Records with modeling code
####################

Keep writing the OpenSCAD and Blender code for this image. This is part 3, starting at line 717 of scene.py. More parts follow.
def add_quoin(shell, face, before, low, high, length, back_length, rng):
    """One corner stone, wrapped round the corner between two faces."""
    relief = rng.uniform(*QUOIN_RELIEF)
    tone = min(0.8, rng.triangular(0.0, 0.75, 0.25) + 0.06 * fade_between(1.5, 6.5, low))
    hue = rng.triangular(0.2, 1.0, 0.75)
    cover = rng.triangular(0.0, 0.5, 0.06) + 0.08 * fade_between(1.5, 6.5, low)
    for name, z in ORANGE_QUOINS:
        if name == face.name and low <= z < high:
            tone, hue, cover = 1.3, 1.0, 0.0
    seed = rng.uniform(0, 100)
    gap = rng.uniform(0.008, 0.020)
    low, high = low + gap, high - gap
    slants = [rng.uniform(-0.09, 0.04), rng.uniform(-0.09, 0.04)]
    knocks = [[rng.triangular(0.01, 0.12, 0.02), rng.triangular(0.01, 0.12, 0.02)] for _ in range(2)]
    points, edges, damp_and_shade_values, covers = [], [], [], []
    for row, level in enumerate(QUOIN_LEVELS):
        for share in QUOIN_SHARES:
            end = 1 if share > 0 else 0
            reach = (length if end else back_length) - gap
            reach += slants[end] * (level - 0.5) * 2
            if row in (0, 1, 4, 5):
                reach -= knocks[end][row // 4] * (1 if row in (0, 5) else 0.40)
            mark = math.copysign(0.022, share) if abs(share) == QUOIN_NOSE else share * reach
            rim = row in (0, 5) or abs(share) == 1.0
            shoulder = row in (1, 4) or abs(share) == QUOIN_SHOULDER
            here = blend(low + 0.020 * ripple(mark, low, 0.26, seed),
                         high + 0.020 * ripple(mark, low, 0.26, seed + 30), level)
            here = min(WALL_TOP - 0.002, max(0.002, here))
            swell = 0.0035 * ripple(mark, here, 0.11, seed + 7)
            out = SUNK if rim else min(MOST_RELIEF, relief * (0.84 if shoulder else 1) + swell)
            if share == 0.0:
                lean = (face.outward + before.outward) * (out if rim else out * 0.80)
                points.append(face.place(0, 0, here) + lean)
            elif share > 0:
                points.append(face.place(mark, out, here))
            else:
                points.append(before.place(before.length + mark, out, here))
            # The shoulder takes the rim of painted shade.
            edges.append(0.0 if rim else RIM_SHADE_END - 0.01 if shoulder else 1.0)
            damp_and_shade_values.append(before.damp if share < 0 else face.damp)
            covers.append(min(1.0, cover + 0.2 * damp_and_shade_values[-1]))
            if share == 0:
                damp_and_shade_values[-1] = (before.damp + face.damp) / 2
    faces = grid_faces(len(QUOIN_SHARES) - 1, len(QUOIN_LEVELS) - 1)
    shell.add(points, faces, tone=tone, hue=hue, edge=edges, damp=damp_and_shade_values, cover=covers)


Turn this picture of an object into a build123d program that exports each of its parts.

####################

Stated exercise
Transcribe the whole listing with nothing added or left out.

Final answer
Keep writing the OpenSCAD and Blender code for this image. This is part 3, starting at line 717 of scene.py. More parts follow.
def add_quoin(shell, face, before, low, high, length, back_length, rng):
    """One corner stone, wrapped round the corner between two faces."""
    relief = rng.uniform(*QUOIN_RELIEF)
    tone = min(0.8, rng.triangular(0.0, 0.75, 0.25) + 0.06 * fade_between(1.5, 6.5, low))
    hue = rng.triangular(0.2, 1.0, 0.75)
    cover = rng.triangular(0.0, 0.5, 0.06) + 0.08 * fade_between(1.5, 6.5, low)
    for name, z in ORANGE_QUOINS:
        if name == face.name and low <= z < high:
            tone, hue, cover = 1.3, 1.0, 0.0
    seed = rng.uniform(0, 100)
    gap = rng.uniform(0.008, 0.020)
    low, high = low + gap, high - gap
    slants = [rng.uniform(-0.09, 0.04), rng.uniform(-0.09, 0.04)]
    knocks = [[rng.triangular(0.01, 0.12, 0.02), rng.triangular(0.01, 0.12, 0.02)] for _ in range(2)]
    points, edges, damp_and_shade_values, covers = [], [], [], []
    for row, level in enumerate(QUOIN_LEVELS):
        for share in QUOIN_SHARES:
            end = 1 if share > 0 else 0
            reach = (length if end else back_length) - gap
            reach += slants[end] * (level - 0.5) * 2
            if row in (0, 1, 4, 5):
                reach -= knocks[end][row // 4] * (1 if row in (0, 5) else 0.40)
            mark = math.copysign(0.022, share) if abs(share) == QUOIN_NOSE else share * reach
            rim = row in (0, 5) or abs(share) == 1.0
            shoulder = row in (1, 4) or abs(share) == QUOIN_SHOULDER
            here = blend(low + 0.020 * ripple(mark, low, 0.26, seed),
                         high + 0.020 * ripple(mark, low, 0.26, seed + 30), level)
            here = min(WALL_TOP - 0.002, max(0.002, here))
            swell = 0.0035 * ripple(mark, here, 0.11, seed + 7)
            out = SUNK if rim else min(MOST_RELIEF, relief * (0.84 if shoulder else 1) + swell)
            if share == 0.0:
                lean = (face.outward + before.outward) * (out if rim else out * 0.80)
                points.append(face.place(0, 0, here) + lean)
            elif share > 0:
                points.append(face.place(mark, out, here))
            else:
                points.append(before.place(before.length + mark, out, here))
            # The shoulder takes the rim of painted shade.
            edges.append(0.0 if rim else RIM_SHADE_END - 0.01 if shoulder else 1.0)
            damp_and_shade_values.append(before.damp if share < 0 else face.damp)
            covers.append(min(1.0, cover + 0.2 * damp_and_shade_values[-1]))
            if share == 0:
                damp_and_shade_values[-1] = (before.damp + face.damp) / 2
    faces = grid_faces(len(QUOIN_SHARES) - 1, len(QUOIN_LEVELS) - 1)
    shell.add(points, faces, tone=tone, hue=hue, edge=edges, damp=damp_and_shade_values, cover=covers)


Turn this picture of an object into a build123d program that exports each of its parts.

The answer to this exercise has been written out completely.